Question

How will you distinguish between the following pairs? Write chemical equation
(i) $C{H_3}OH$ and ${C_2}{H_5}OH$
(ii) Propane-1-ol and Propan-2-ol
(iii) Propane-1-ol and Methylpropan-2-ol
(iv) Ethanol and Propan-1-ol

Answer 1

For the following differentiation of the compound we use Iodoform test. Iodoform test is used to check the presence of carbonyl compound with the structure $R-CO-C{{H}_{3}}$ and alcohols with the structure $R-CH(OH)-C{{H}_{3}}$ in the given unknown substance.

Complete Solution :
Iodoform reaction is the reaction of a sample compound with ${I_2}$ and NaOH/KOH to produce iodoform. This reaction helps in identification of carbonyl compounds and hydroxyl compounds.
Carbonyl compound with the structure $R-CO-C{{H}_{3}}$ and alcohols with the structure $R-CH(OH)-C{{H}_{3}}$ show iodoform reaction.

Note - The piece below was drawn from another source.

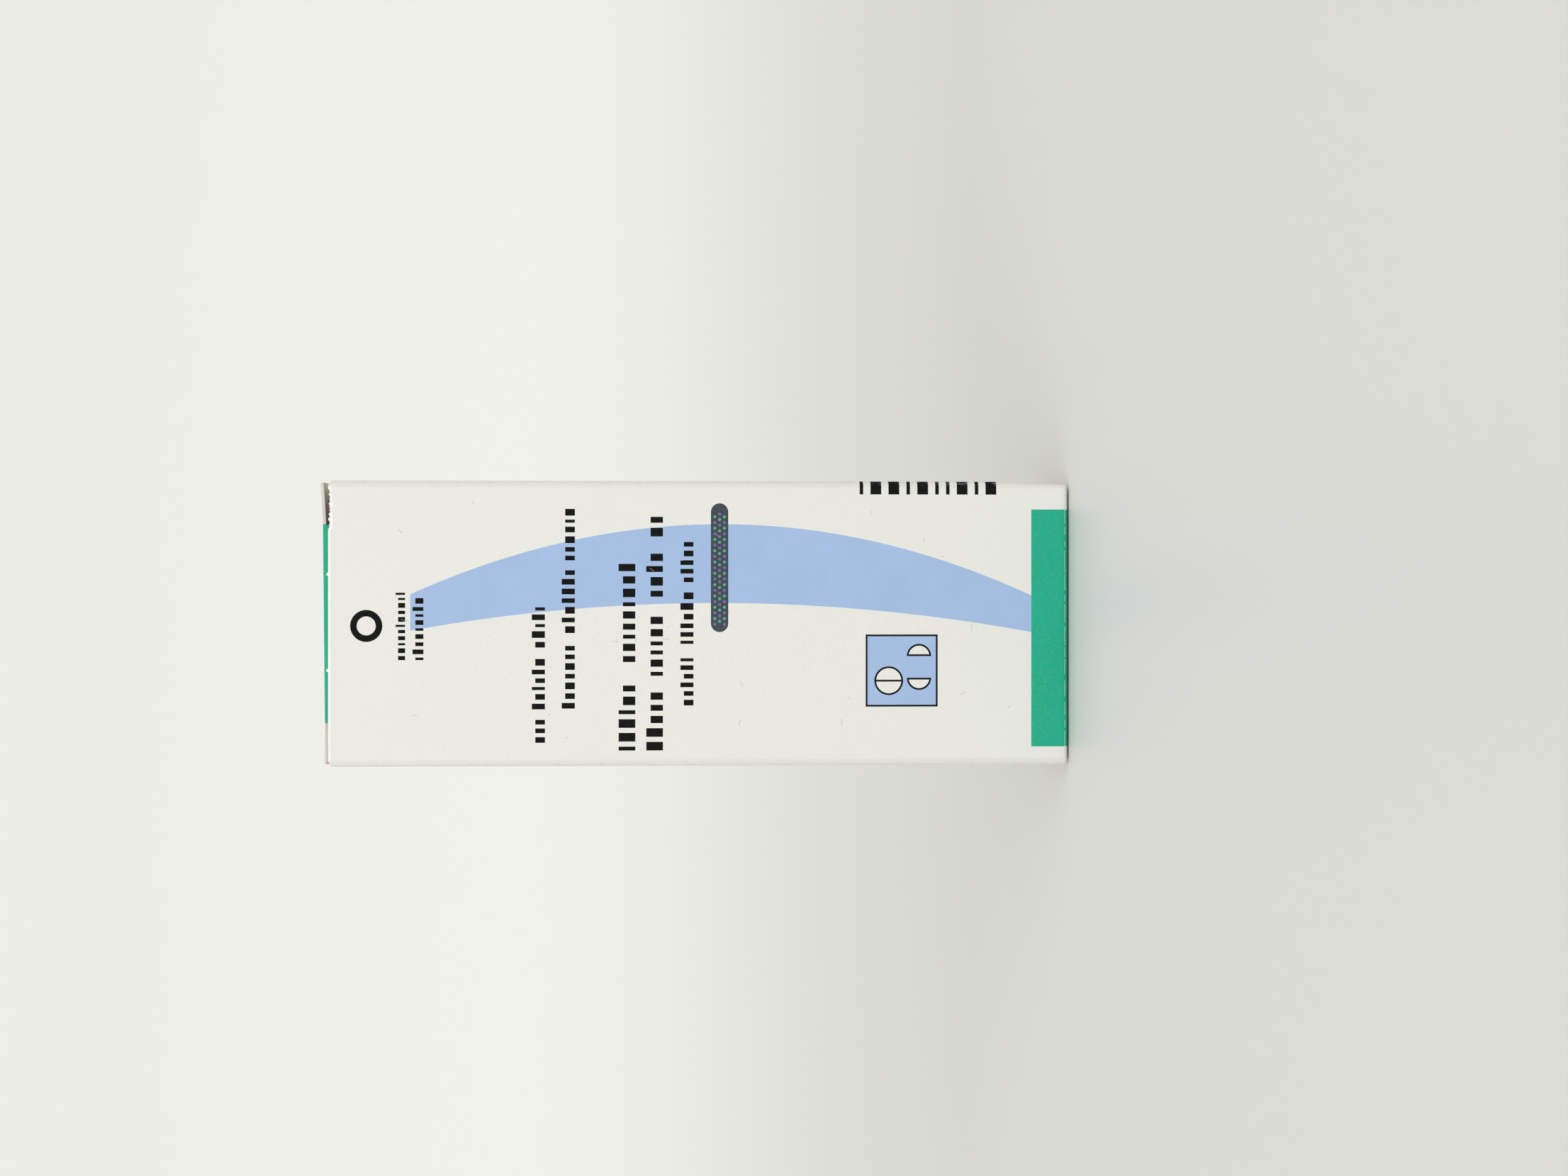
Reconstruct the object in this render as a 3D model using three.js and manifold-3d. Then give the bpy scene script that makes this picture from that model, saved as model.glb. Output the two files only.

(i) – From methanol ($C{H_3}OH$) and (${C_2}{H_5}OH$), ethanol (${C_2}{H_5}OH$) is the one who gives iodoform reaction. Iodoform reactions of these compounds with are:
$C{{H}_{3}}-OH\,\xrightarrow[NaOH]{{{I}_{2}}}\text{ No reaction}$
${{C}_{2}}{{H}_{5}}OH\xrightarrow[NaOH]{{{I}_{2}}}\text{ }CH{{I}_{3}}+HCOONa$

(ii)- From propane-1-ol ($C{{H}_{3}}-C{{H}_{2}}-C{{H}_{2}}-OH$) and Propan-2-ol ($C{{H}_{3}}-CH(C{{H}_{3}})-OH$), propan-2–ol is the one who give results of iodoform reaction. Iodoform reactions of these compounds with are:
$C{{H}_{3}}-C{{H}_{2}}-C{{H}_{2}}-OH\ \xrightarrow[NaOH]{{{I}_{2}}}\text{ No reaction}$
$C{{H}_{3}}-CH(C{{H}_{3}})-OH\ \xrightarrow[NaOH]{{{I}_{2}}}\text{ }CH{{I}_{3}}\,+\,C{{H}_{3}}COONa$

(iii)- Among Propane-1-ol ( $C{{H}_{3}}-C{{H}_{2}}-C{{H}_{2}}-OH$) and Methylpropane-2-ol ($C{{H}_{3}}-C{{(C{{H}_{3}})}_{2}}-OH$), Methylpropan-2-ol is the one which give precipitation on iodoform reaction. Iodoform reactions of these compounds with are:
$C{{H}_{3}}-C{{H}_{2}}-C{{H}_{2}}-OH\ \xrightarrow[NaOH]{{{I}_{2}}}\text{ No reaction}$
$C{{H}_{3}}-C{{(C{{H}_{3}})}_{2}}-OH\xrightarrow[NaOH]{{{I}_{2}}}\text{ }CH{{I}_{3}}+C{{H}_{3}}-CO-C{{H}_{3}}$

(iv)- From Ethanol ($C{H_3} - C{H_2} - OH$) and Propane-1-ol ($C{{H}_{3}}-C{{H}_{2}}-C{{H}_{2}}-OH$), Ethanol is the one who gives iodoform reaction. Iodoform reactions of these compounds with are:
${{C}_{2}}{{H}_{5}}OH\xrightarrow[NaOH]{{{I}_{2}}}\text{ }CH{{I}_{3}}+HCOONa$
$C{{H}_{3}}-C{{H}_{2}}-C{{H}_{2}}-OH\ \xrightarrow[NaOH]{{{I}_{2}}}\text{ No reaction}$
Therefore, Iodoform reaction is the tool with the help of which we can distinguish the given compound pairs.
So, the correct answer is “Option B”.

Note: The major fact which should be important here is that since ethanol does not have $R-CH(OH)-C{{H}_{3}}$ formula but still shows iodoform reaction . Ethanol is the only primary alcohol which gives yellow precipitate of iodoform.